• [To be done]:
From the line with "under the tongue" to the line with "if empty is", both lines included, set down exactly those lines, please, and no others.

• [Supplied data]:
===============

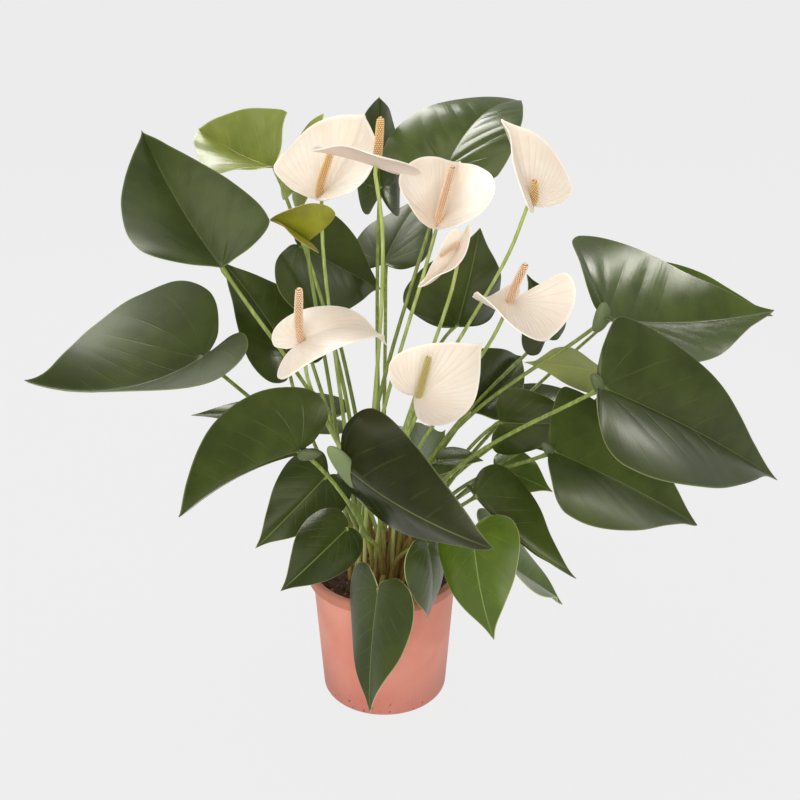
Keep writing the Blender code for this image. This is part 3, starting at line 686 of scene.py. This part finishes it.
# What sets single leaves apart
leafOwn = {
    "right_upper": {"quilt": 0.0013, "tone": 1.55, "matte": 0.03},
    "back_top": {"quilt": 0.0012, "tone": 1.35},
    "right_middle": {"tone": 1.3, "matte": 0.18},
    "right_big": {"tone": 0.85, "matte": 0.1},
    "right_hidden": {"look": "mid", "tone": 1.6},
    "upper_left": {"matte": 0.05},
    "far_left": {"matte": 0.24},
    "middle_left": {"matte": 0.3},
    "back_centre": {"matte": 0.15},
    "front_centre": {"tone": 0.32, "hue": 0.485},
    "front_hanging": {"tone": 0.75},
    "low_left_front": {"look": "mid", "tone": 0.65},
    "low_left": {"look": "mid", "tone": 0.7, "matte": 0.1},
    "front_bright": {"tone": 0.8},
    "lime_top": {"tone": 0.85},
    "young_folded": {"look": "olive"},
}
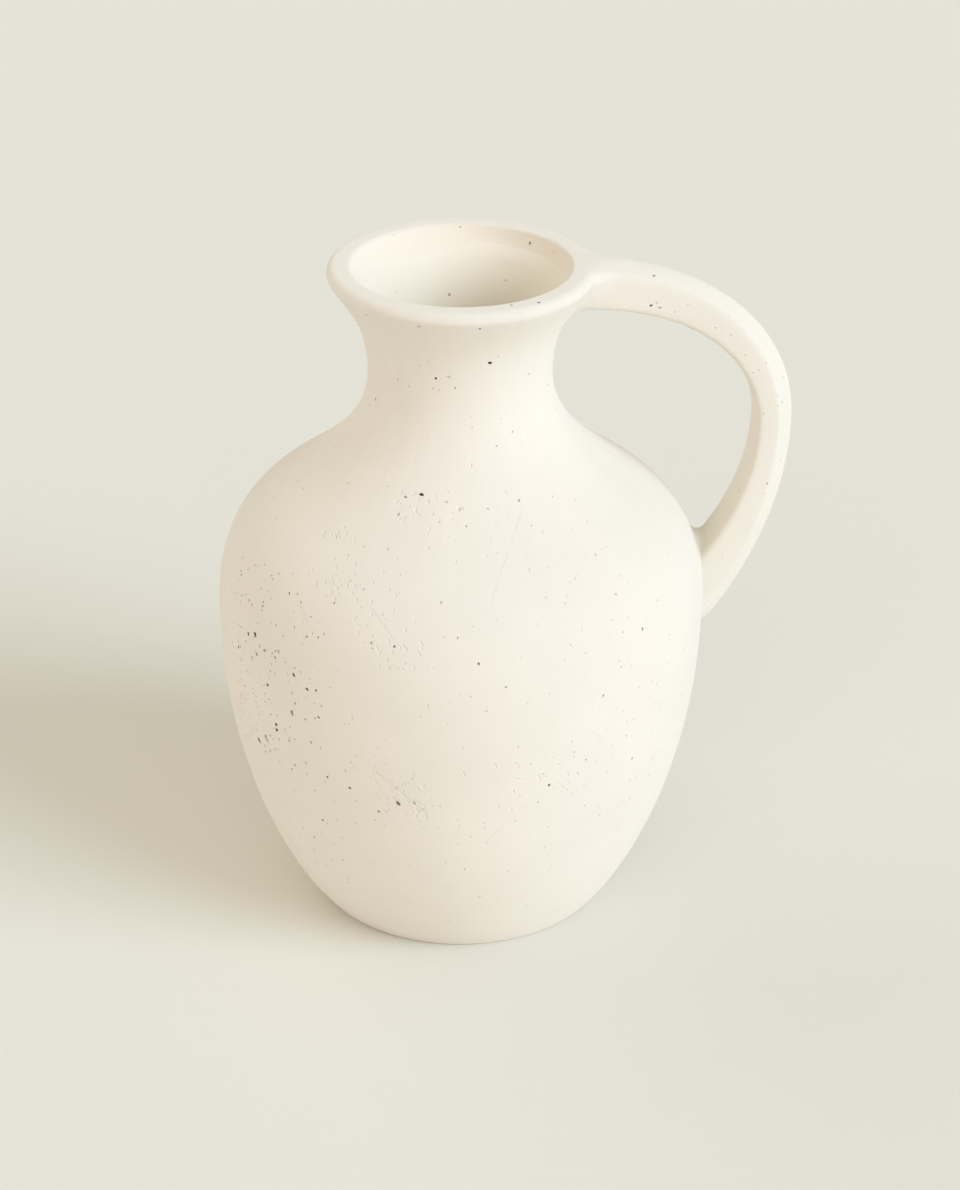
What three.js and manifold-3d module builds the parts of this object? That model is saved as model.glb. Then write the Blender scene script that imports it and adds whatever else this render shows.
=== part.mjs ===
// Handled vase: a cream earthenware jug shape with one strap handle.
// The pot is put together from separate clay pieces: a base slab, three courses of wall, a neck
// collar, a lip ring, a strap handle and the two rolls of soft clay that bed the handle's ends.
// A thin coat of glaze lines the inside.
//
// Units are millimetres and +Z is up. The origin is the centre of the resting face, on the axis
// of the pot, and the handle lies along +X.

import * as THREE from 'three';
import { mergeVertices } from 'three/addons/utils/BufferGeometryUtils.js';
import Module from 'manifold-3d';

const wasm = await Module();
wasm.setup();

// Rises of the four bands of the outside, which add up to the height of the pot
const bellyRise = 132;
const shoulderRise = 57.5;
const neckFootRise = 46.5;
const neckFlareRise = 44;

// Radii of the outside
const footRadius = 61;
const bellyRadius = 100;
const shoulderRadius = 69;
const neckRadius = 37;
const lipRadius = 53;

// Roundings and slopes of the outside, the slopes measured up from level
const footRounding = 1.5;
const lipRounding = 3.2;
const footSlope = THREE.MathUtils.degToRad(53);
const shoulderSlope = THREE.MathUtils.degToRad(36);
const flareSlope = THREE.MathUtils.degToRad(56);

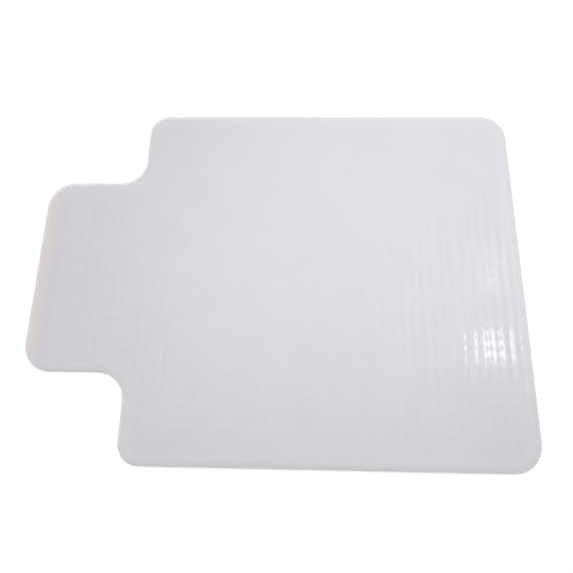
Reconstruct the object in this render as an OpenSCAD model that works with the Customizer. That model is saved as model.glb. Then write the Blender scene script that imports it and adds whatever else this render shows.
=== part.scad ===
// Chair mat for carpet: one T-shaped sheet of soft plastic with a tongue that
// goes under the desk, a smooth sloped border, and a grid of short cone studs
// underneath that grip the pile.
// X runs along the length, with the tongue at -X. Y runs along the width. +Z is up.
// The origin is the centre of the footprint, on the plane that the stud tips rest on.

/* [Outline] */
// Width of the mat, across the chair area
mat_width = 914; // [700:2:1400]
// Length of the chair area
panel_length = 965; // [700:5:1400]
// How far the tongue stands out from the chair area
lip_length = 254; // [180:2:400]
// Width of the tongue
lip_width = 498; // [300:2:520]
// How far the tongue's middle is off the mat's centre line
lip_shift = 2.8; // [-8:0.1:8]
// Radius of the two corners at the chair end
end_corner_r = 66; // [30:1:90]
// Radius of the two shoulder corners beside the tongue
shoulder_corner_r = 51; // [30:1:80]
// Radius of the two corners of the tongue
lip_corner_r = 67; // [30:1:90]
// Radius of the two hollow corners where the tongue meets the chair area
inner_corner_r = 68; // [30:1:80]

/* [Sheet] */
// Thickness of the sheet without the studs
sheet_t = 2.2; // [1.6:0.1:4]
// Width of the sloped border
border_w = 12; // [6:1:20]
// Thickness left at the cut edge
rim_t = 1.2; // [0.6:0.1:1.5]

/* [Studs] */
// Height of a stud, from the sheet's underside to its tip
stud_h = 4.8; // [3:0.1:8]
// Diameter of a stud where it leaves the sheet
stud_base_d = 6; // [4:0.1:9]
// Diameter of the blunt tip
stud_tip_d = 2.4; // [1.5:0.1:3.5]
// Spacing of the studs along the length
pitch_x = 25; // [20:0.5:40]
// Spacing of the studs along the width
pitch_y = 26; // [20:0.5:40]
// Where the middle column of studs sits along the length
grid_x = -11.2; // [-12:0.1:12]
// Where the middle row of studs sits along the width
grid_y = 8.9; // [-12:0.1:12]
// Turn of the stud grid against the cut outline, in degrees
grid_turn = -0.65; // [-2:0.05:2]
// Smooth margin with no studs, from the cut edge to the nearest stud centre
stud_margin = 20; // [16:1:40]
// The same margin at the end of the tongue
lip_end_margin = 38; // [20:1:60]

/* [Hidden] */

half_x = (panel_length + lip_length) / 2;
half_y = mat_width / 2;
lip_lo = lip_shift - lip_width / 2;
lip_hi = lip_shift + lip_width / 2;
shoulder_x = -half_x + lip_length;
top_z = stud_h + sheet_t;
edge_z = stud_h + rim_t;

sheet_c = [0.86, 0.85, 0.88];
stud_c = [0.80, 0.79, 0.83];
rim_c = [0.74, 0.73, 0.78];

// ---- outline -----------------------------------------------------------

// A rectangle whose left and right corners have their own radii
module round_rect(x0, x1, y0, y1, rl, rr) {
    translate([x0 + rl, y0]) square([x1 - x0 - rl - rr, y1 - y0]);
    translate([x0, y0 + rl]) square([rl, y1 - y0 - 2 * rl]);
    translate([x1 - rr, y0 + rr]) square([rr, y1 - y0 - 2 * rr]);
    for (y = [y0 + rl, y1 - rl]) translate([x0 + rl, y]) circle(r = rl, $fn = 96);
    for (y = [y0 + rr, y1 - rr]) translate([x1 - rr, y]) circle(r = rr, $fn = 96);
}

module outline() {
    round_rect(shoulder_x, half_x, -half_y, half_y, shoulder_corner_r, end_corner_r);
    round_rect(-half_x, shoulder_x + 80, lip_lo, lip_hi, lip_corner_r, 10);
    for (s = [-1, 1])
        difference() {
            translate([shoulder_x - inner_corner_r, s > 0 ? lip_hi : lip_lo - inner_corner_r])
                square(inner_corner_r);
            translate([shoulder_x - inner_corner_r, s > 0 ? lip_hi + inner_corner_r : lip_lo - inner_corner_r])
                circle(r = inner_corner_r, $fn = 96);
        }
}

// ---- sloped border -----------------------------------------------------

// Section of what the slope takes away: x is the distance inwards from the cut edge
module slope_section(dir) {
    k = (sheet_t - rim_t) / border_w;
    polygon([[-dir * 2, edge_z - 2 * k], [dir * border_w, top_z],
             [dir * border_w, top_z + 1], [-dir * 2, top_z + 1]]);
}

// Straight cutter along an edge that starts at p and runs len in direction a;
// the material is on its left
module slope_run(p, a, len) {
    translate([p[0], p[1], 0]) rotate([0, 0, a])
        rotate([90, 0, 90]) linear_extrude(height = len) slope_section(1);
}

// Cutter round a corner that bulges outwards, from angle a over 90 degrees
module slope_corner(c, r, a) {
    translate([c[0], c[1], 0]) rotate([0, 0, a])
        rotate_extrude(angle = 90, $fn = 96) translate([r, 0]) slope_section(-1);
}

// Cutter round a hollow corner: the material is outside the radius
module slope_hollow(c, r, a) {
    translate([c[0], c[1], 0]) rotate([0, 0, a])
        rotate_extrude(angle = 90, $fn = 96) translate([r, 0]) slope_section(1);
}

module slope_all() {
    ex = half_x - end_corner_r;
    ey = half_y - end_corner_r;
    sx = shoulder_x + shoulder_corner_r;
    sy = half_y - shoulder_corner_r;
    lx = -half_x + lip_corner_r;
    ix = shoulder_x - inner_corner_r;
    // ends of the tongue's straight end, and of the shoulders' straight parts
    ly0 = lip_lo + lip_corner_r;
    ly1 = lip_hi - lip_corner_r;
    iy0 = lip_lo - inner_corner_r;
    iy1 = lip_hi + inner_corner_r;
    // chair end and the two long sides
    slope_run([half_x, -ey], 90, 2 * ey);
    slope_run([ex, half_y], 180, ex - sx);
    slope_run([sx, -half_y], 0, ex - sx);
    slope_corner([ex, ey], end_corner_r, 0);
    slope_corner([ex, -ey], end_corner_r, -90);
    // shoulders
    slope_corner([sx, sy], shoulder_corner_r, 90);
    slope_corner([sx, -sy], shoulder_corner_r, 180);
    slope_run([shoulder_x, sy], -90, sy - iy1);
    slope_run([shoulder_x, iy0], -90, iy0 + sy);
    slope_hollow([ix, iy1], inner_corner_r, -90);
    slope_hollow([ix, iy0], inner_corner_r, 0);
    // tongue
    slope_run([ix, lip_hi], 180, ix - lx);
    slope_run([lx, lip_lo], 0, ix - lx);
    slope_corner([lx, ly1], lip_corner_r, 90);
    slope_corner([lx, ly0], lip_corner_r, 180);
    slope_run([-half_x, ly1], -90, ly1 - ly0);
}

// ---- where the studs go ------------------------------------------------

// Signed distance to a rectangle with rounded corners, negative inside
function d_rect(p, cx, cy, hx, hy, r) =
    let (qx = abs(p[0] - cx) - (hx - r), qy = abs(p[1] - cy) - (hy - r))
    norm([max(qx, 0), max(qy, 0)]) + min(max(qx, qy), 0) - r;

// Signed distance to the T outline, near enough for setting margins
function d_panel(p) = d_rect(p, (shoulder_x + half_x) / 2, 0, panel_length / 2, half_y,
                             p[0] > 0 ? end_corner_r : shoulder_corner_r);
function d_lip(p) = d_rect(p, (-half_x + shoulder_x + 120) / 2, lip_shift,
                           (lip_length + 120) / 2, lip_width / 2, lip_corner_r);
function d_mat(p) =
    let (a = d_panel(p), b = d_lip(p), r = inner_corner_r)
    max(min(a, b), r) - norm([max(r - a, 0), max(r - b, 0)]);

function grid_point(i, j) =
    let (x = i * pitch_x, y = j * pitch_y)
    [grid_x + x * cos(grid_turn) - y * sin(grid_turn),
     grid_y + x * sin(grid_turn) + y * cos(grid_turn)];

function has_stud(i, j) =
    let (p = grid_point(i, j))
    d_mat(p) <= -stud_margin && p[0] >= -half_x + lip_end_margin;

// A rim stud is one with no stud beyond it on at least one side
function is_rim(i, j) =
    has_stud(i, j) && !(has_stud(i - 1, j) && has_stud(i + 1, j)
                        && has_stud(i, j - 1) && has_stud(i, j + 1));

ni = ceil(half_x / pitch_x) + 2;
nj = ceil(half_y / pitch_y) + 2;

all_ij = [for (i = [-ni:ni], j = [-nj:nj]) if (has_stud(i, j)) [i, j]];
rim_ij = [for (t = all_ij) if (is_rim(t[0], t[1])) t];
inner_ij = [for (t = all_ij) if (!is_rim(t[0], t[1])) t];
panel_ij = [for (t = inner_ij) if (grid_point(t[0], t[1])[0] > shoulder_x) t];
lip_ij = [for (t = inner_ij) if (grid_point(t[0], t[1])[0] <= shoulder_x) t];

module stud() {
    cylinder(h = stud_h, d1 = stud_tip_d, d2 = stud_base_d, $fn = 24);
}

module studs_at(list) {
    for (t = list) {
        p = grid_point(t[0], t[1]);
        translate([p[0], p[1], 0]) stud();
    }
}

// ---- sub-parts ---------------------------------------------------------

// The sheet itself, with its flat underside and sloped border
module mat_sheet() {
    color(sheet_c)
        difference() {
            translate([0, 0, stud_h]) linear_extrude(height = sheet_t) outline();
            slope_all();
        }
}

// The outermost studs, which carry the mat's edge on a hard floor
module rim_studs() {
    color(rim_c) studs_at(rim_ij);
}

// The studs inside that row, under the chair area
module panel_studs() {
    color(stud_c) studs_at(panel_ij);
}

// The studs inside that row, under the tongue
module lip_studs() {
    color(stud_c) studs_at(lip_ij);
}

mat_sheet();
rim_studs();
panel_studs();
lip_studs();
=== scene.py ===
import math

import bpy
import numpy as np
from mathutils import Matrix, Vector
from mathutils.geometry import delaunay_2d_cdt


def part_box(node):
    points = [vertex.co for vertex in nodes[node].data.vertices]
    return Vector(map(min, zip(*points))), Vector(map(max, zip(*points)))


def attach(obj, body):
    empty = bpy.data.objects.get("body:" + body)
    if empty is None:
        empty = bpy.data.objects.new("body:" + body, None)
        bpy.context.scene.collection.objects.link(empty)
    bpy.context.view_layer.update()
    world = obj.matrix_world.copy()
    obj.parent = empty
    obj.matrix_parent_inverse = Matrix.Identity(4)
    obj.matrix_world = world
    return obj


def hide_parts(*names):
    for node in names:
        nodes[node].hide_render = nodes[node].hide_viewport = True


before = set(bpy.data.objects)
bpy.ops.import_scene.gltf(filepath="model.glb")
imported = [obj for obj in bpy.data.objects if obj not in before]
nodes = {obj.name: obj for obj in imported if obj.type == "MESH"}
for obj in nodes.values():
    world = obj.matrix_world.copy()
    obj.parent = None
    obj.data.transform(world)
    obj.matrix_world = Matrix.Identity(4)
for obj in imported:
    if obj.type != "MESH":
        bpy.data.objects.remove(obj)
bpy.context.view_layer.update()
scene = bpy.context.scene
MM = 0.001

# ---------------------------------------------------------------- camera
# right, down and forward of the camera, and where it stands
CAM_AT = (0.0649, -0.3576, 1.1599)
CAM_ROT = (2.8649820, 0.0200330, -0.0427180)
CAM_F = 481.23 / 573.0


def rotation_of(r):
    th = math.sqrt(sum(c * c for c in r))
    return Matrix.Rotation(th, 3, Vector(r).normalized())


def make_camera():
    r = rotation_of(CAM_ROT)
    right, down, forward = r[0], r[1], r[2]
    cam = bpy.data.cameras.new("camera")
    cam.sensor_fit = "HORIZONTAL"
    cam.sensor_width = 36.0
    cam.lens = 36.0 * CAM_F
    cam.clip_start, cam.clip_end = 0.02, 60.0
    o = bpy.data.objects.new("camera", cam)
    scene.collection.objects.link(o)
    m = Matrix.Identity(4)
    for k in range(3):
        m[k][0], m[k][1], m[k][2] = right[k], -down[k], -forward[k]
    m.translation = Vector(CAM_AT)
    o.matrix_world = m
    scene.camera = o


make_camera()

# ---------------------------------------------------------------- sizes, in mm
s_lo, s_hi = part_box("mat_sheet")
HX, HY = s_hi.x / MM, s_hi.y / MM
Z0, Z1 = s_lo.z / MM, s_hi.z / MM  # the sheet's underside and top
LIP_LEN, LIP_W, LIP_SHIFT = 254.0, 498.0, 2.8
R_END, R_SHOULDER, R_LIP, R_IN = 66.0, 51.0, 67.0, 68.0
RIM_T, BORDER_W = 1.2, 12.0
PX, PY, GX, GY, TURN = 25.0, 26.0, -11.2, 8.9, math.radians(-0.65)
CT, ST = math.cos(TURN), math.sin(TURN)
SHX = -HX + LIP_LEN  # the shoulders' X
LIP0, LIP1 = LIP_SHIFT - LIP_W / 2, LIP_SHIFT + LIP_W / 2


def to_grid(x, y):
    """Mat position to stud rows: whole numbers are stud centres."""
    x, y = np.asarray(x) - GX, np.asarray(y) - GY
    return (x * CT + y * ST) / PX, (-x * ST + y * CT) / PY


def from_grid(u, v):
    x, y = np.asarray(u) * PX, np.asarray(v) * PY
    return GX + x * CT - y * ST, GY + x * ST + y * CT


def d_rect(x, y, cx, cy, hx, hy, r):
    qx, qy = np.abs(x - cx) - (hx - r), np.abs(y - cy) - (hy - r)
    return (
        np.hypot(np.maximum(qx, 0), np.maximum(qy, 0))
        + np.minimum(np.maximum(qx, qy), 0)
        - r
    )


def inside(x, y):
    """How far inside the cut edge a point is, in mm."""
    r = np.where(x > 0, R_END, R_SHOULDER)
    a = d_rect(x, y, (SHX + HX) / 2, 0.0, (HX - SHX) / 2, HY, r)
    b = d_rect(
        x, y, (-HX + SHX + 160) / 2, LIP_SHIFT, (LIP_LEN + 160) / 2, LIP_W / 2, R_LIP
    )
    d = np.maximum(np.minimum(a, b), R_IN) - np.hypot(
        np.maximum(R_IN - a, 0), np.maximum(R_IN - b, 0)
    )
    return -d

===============

• [Completed exercise]:
// The studs inside that row, under the tongue
module lip_studs() {
    color(stud_c) studs_at(lip_ij);
}

mat_sheet();
rim_studs();
panel_studs();
lip_studs();
=== scene.py ===
import math

import bpy
import numpy as np
from mathutils import Matrix, Vector
from mathutils.geometry import delaunay_2d_cdt


def part_box(node):
    points = [vertex.co for vertex in nodes[node].data.vertices]
    return Vector(map(min, zip(*points))), Vector(map(max, zip(*points)))


def attach(obj, body):
    empty = bpy.data.objects.get("body:" + body)
    if empty is None:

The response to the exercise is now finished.